Dans le cas de l’entreprise les Œufs d’Or, la Ville affirme n’avoir jamais donné son accord à la construction d’une telle usine et avoir transmis «un avis formel d’usage non autorisé» au propriétaire. Val-d’Or, qui a entamé des procédures judiciaires, fonde toutefois son plaidoyer sur le fait qu’une telle activité n’est pas autorisée dans le zonage agricole où est située l’usine.
Le propriétaire des Œufs d’Or n’a pas souhaité nous accorder une nouvelle entrevue à ce sujet.

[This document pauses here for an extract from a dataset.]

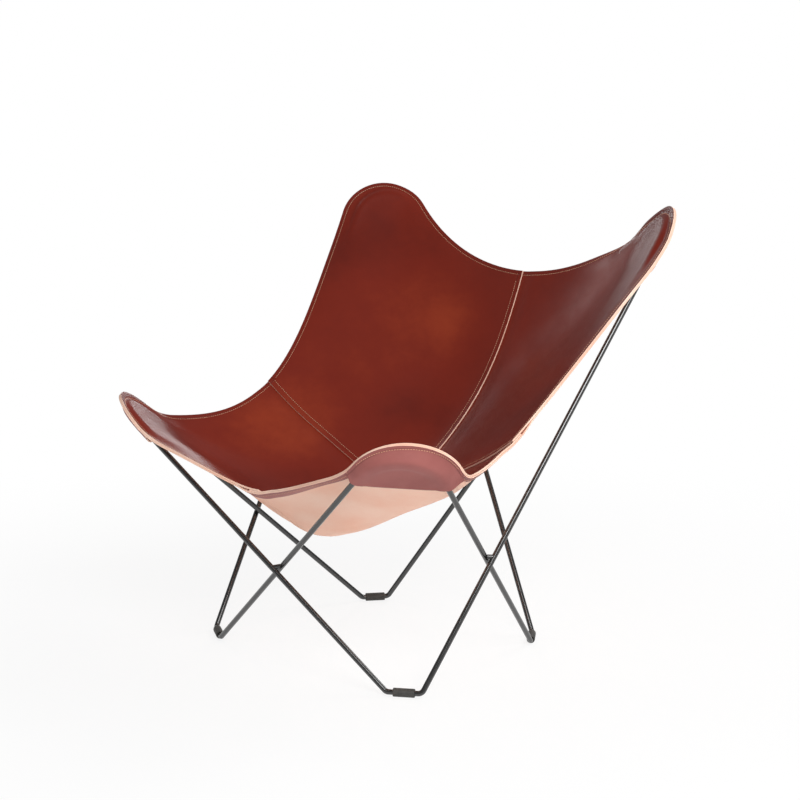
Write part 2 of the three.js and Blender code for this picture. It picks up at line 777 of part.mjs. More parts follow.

Vers une entente hors cours?
La cause opposant la Ville a l’entreprise les Œufs d’Or, qui devait être entendue le 17 octobre à la cour municipale, a été remise pour possibilité de règlement. «Je pense qu’on est sur le point d’arriver à un règlement. C’est une proposition de la firme les Œufs d’Or qui devrait être à la satisfaction de la Ville», a expliqué le maire Pierre Corbeil, en marge du conseil municipal du 17 octobre. Il n’a pas souhaité donner plus de détails. «Quand il y aura des développements, ça va me faire plaisir de les partager. Au moment où on se parle, on en est encore à l’étape des discussions», s’est-il contenté de répondre. Le propriétaire de l’entreprise les Œufs d’Or n’a pas souhaité non plus commenter l’affaire.
Redevances
Les Villes comme Montréal et Malartic, qui ont fait le choix d’autoriser l’embouteillage d’eau du robinet, peuvent en contrepartie imposer une tarification pour l’utilisation de l’eau traitée par la Ville. «La tarification de chaque mètre cube au-delà des premiers 100 000 mètres cubes/an a été fixée à 57 ¢/mètre cube (0,00057 $/ litre)», explique Philippe Sabourin, relationniste à la Ville de Montréal.
Dans le cas où l’entrepreneur utilise plus de 75 000 litres par jour, il doit également verser une redevance au ministère de l’Environnement de 0,07 $ par mètre cube d’eau utilisé (0,00007 $/ litre). Le tarif est applicable à l’eau provenant d’un puits privé ou du robinet.
Ces redevances sont toutefois caractérisées de «dérisoires» par la Coalition Eau secours et encore plus particulièrement pour l’eau embouteillée provenant de l’aqueduc. «C’est très avantageux pour le « monsieur » qui met ça dans une bouteille. Ce que vous payez dans une bouteille d’eau, c’est moins de 0,02 $ pour l’eau et le restant c’est pour la publicité», soutient Mme Chatelain.